Your home is your castle, which means that your neighbour's home is their castle, and sometimes castles go to war. Having a dispute with your neighbours is (unfortunately) so common, that in the UK, there's a whole reality show about it, and it's been on the air since 2014! While Australia hasn't yet televised these disputes, they certainly happen. You want to feel safe, comfortable and confident in your castle. So what are your options when the noise coming from the castle next door makes this difficult, if not impossible?
In Case of Escalation
While almost any neighbourhood dispute can be resolved calmly, this is not always how a situation plays out. It needs to be stated that it's unacceptable for your neighbour to ever become violent or threaten violence. If this should occur, withdraw from the confrontation as calmly and quickly as possible, and then contact the police, as this behaviour should not be tolerated. Hopefully a dispute will never escalate to that level, and in most instances it can be resolved in a neighbourly way. Much of the time, a friendly chat should be sufficient.

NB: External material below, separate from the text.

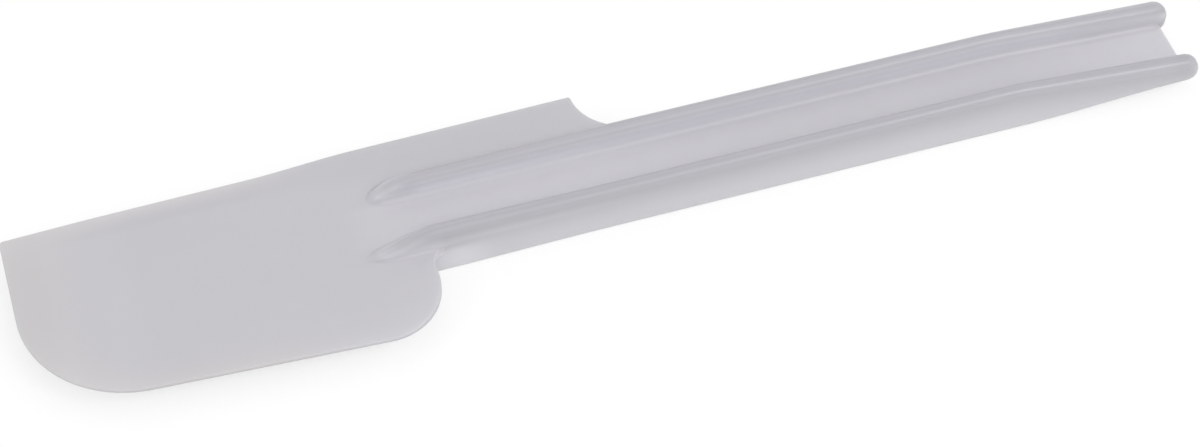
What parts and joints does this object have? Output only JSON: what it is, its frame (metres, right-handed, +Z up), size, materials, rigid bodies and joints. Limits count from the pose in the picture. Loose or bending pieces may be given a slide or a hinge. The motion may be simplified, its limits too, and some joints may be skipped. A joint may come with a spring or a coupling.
{
  "type": "mixer spatula",
  "caption": "Stiff one-piece bowl spatula with a broad blade, one straight and one rounded edge, and a channelled H-section grip.",
  "frame": {"origin": "bottom centre of the bounding box, on the surface that the undersides of the grip's two rails rest on", "axes": "+X from the blade's tip towards the end of the grip, +Y towards the blade's straight edge, +Z up out of the blade's upper face"},
  "size_m": [0.272, 0.0532, 0.0125],
  "materials": {
    "milky_plastic": "satin, milky natural polypropylene, slightly translucent"
  },
  "bodies": {
    "root": {"spatula_moulding": "milky_plastic"}
  },
  "joints": []
}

Isolated Incidents and Ongoing Problems
In some instances, a friendly chat might not even be necessary when the incident is clearly isolated. Perhaps a party was too loud and went too late, but unless this becomes a regular occurence, raising the topic might prove to be unnecessary. If the noise is continual, whether it's loud music, a barking dog, noisy appliances or even mowing the lawn at the crack of dawn, you should first talk to your neighbour. Discuss the problem with your neighbour in a polite, yet firm manner. The ease of this discussion can perhaps depend on how well you already know your neighbour. It can be prudent to note the date of this discussion in case the issue goes to formal mediation.
Resolving Your Conflict
If you cannot resolve the matter with your neighbour, your next port of call should be your local council. Many councils offer a conflict resolution service between neighbours, and this creates an agreement that each neighbour should adhere to. Of course, your neighbour might counter your complaint with a complaint at their own. Whether this is a legitimate claim or merely a defensive form of posturing is a matter for the conflict resolution process. But be aware that some compromises might be required.
Noisy neighbours can be a fact of life, but there is such a thing as noise that is too loud and happens too often.